Under Obama, black people “will be in deep trouble,” Dozier said.
“When you have 23 percent unemployment among blacks, that is horrible. If Obama had wanted to help black people, he had two years when he was first elected to do that. He could have passed any initiative to help black people or any kind of people.
But he failed to do that.
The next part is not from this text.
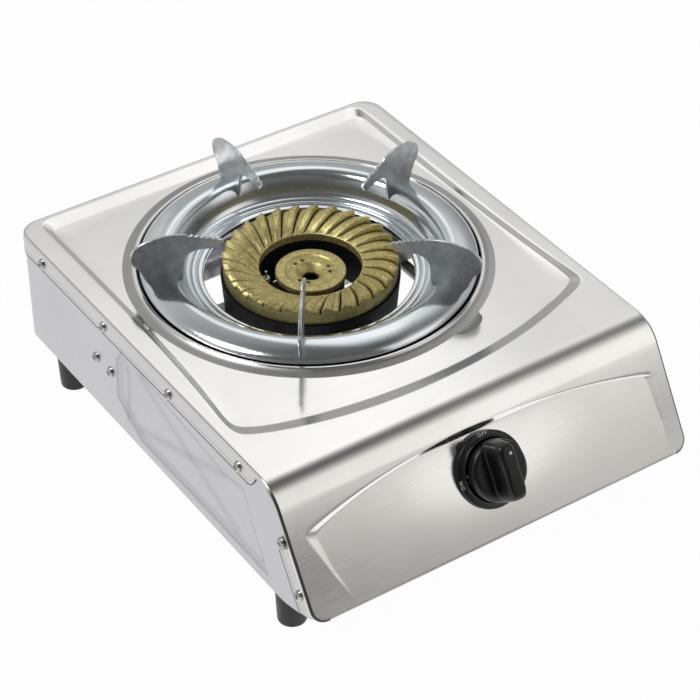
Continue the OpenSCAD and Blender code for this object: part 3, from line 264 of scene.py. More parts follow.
even = (1, 1, 1)
looks = {
    # Polished sheet: mirror images a little softened across the faint lines of its rolling
    "cover_steel": metalLook("coverSteel", "faf9f7", "f3f2ef", 0.14, 0.03, 14, (0.02, 1, 1), 0.02,
                             shaded=True),
    # Plain rolled sheet: an even grey with a broad soft sheen and no image
    "panel_steel": metalLook("panelSteel", "c6c5c8", "c3c2c6", 0.28, 0.012, 12, (1, 0.03, 1), 0,
                             shaded=True),
    # Zinc plate: dull and lightly mottled
    "zinc_steel": metalLook("zincSteel", "b9bbb8", "9b9d99", 0.42, 0.06, 60, even, 0.06),
    # Plated screws: small bright heads with uneven gloss
    "screw_steel": metalLook("screwSteel", "cfcecb", "9f9e9b", 0.26, 0.05, 300, even, 0.05),
    # Chrome: cool and clear, with soft clouds where heat has worked on it
    "ring_chrome": metalLook("ringChrome", "edf2f5", "e2e9ed", 0.13, 0.03, 20, even, 0.01, shaded=True),
    # Plated fins: pale, grainy and specked, so that they scatter what they mirror
    "fin_metal": metalLook("finMetal", "f2f6f8", "d3dadf", 0.3, 0.1, 150, even, 0.22, speck=0.32, fine=1500,
                           shaded=True),
    # Cast burner: near black with a coarse sandy skin
    "burner_iron": softLook("burnerIron", "0b0b0c", "151516", 0.65, 90, 0.5, 900, shine=0.25),
    # Brass caps: pale yellow, satin, with a coarse grain and dark pores
    "cap_brass": metalLook("capBrass", "f0e2a0", "dccb86", 0.4, 0.08, 260, even, 0.7, speck=0.45, fine=1150,
                           shaded=True, metal=0.75),
    # Die-cast valve: a greenish grey that shines only in patches
    "valve_alloy": metalLook("valveAlloy", "c2bca0", "9a9479", 0.45, 0.08, 120, even, 0.1),
    # Turned brass: warmer and clearer than the caps
    "fitting_brass": metalLook("fittingBrass", "d8bf74", "b89a4c", 0.3, 0.06, 150, even, 0.05),
    # Turned steel: a clean light grey
    "spindle_steel": metalLook("spindleSteel", "c9c9c9", "a5a5a5", 0.3, 0.05, 120, even, 0.04),
    # Drawn pipe: a darker grey with a faint haze
    "pipe_metal": metalLook("pipeMetal", "9c9a96", "7f7d7a", 0.38, 0.06, 80, even, 0.05),
    # Rubber: soft black with a moulded skin
    "foot_rubber": softLook("footRubber", "101112", "1a1b1d", 0.42, 120, 0.15, 2500),
    # Dial: glossy black plastic with a thin grain
    "dial_plastic": softLook("dialPlastic", "0c0d0e", "131415", 0.3, 90, 0.05, 3500),
    # Knob: the same gloss, a shade deeper
    "knob_plastic": softLook("knobPlastic", "0b0b0c", "111112", 0.3, 90, 0.05, 3500),
    # Igniter case: plain dark plastic, less glossy
    "piezo_plastic": softLook("piezoPlastic", "17181b", "222326", 0.4, 120, 0.1, 2500),
    # Ceramic rod: warm white under a thin clear glaze
    "igniter_glaze": softLook("igniterGlaze", "f2f0ea", "faf9f5", 0.25, 150, 0.03, 2500, 0.3),
    # Lead: dull red silicone
    "lead_cover": softLook("leadCover", "8e1f1a", "a32a22", 0.45, 120, 0.1, 2500),
}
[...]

Now he will be a lame-duck president and Congress will remain at a standstill because Obama will continue with his war on wealth and will continue to ask those who are in the upper 1 percent category to pay more taxes.”
“He is a re-elected president, not a lame duck,” countered James Drayton, president of the Together We Stand Democratic Club, an African-American political group he helped organize in 2007 in West Palm Beach. "If he had lost, he would have been a lame duck,” Drayton continued. “But now he has a very strong hand.”
Hill said Congress, often at odds with the president on crucial legislation, will have to bone up during Obama’s second term.
“My expectation is that they’d better find a way to seek common ground,” Hill said referring to the congress and the president.
His shopping list: “improving the economy, finally achieving comprehensive immigration reform, and executing the promise of affordable health care for all and restoring our role in the world.”
If it does not happen, the American people will not stand for it, Hill said.
“Folks do not stand in line for six hours to pass the time without any expectations of seeing results from our elected leaders,” he said.